Betapa sukubus jahanam mengunjungi dalam mimpi, pantatnya yang mungil didukung diremasi sedang mulut dan mulut berpagut. Tepat di sini aku direnggut oleh masa kecilku yang indah, ketika hidup masih seperti keran air berwarna merah. Dapat 'ku bayangkan air yang mengalir darinya segar dan menyegarkan, mengusir penat anak laki-laki kecil yang tidak seberapa.
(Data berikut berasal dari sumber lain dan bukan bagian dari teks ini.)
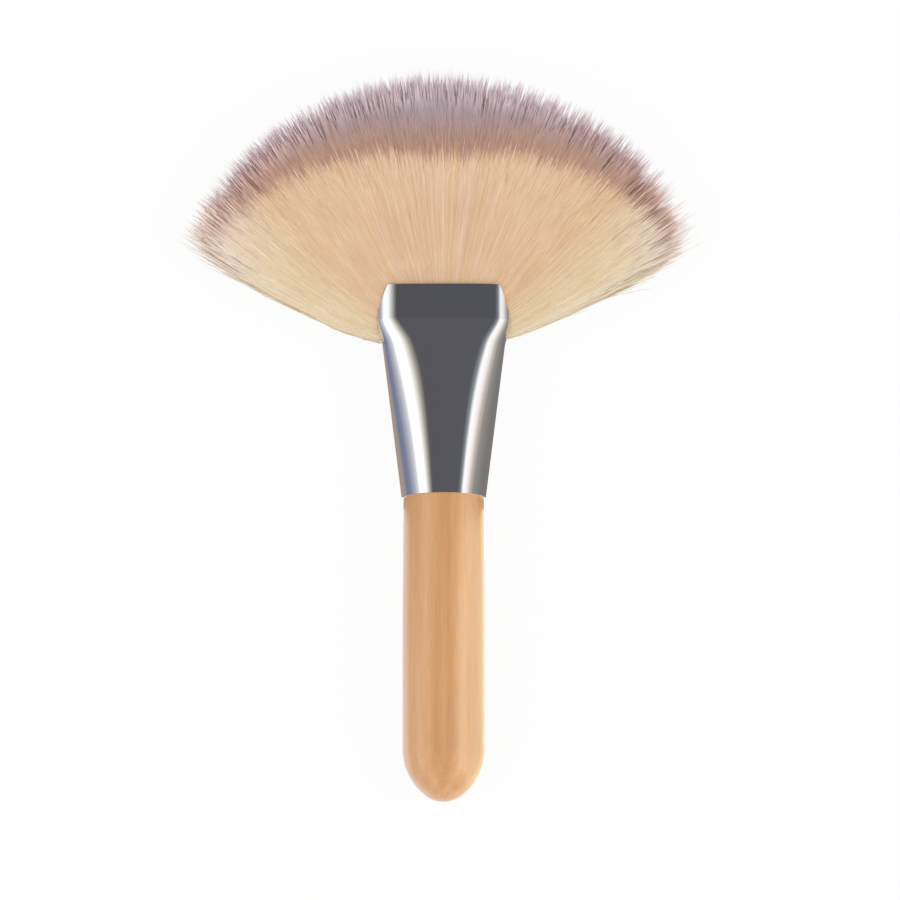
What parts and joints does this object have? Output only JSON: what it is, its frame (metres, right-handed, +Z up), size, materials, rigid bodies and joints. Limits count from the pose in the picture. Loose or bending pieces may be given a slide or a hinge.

Penat lahir batin yang kini kesehariannya setelah botak, tua, dan gendut bahkan jauh berkurang hanya dengan mengenang keran merah mengucur air; terbang melayang-layang bebas jiwanya di atas Copacabana

Dalam keadaan seperti ini kau menyambut yang mulia, lantas di mana hasrat kerinduan akan rasa aman sampai menghitung-hitung mempersiapkan. Kuda sembrani terbang melintas di atas ufuk kesadaran. Abaikan bentuknya yang mungil gempal, dan bahwa di atasnya ada anak laki-laki periang namun tololnya tidak ketulungan. Lihatlah ketenangan, kedamaian yang membonceng padanya, dalam bentuk anak perempuan berambut kepang dua. Buang jauh-jauh khayalan akan kasih-sayang yang sangat kau damba darinya, kar'na hidup ini adalah memberi dan memberi.
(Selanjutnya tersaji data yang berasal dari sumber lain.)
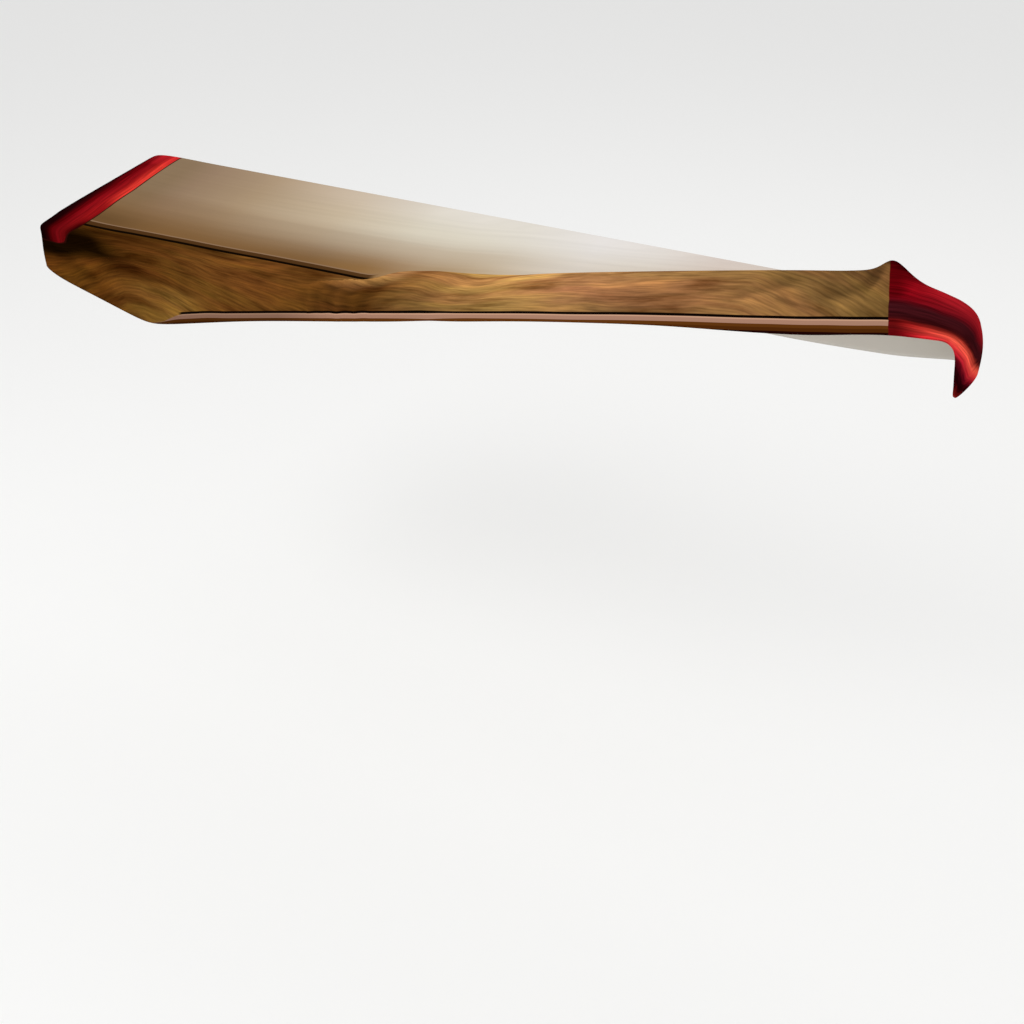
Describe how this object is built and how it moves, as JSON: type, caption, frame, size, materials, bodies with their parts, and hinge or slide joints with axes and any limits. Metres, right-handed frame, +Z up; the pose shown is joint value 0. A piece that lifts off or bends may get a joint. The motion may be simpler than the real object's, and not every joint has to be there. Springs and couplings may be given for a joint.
{
  "type": "piano keyboard cover",
  "caption": "Hollow stretch-cloth dust cover shaped over a long flat keyboard, pulled down at the left and pushed back into a standing fold at the right.",
  "frame": {"origin": "on the underside of the top, at mid-length of the keyboard that it covers, 165 mm behind the keyboard's front edge, where the cloth lies on the keyboard", "axes": "+X along the length to the right as the player sees it, +Y to the back, +Z up"},
  "size_m": [1.3507, 0.274, 0.2051],
  "materials": {
    "printed_knit": "matte printed stretch knit with a slight sheen"
  },
  "bodies": {
    "root": {"cover": "printed_knit"}
  },
  "joints": []
}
Apa bedanya bercampur ludah ketika mulut-mulut berpagut dan diludahi ke dalam mulut menganga sungguh tak pernah terpikirkan. 'Nah 'kan, terlebih jika mengingat kemungkinan besar zaman sudah berganti dari ikan menjadi air. Seperti semua kita dari manusia paling bejat sampai tikus putih paling mencit sekali, memulai hidup berenang-renang dalam air. Ludah pun sebagian besarnya air. Seperti ketuban, ludah pun tak kalah menjijikkan. Itu, tentu saja, setelah keluar dari padanya. Ketika masih berkubang berkecimpung di dalamnya, yang ada hanya kesedapan.

Kalau begini terus lalu kapan sampainya

1 comment:

David Hidayat said...

Ramadan bentar lagi. Mari kita persiapkan dengan sebaik baiknya.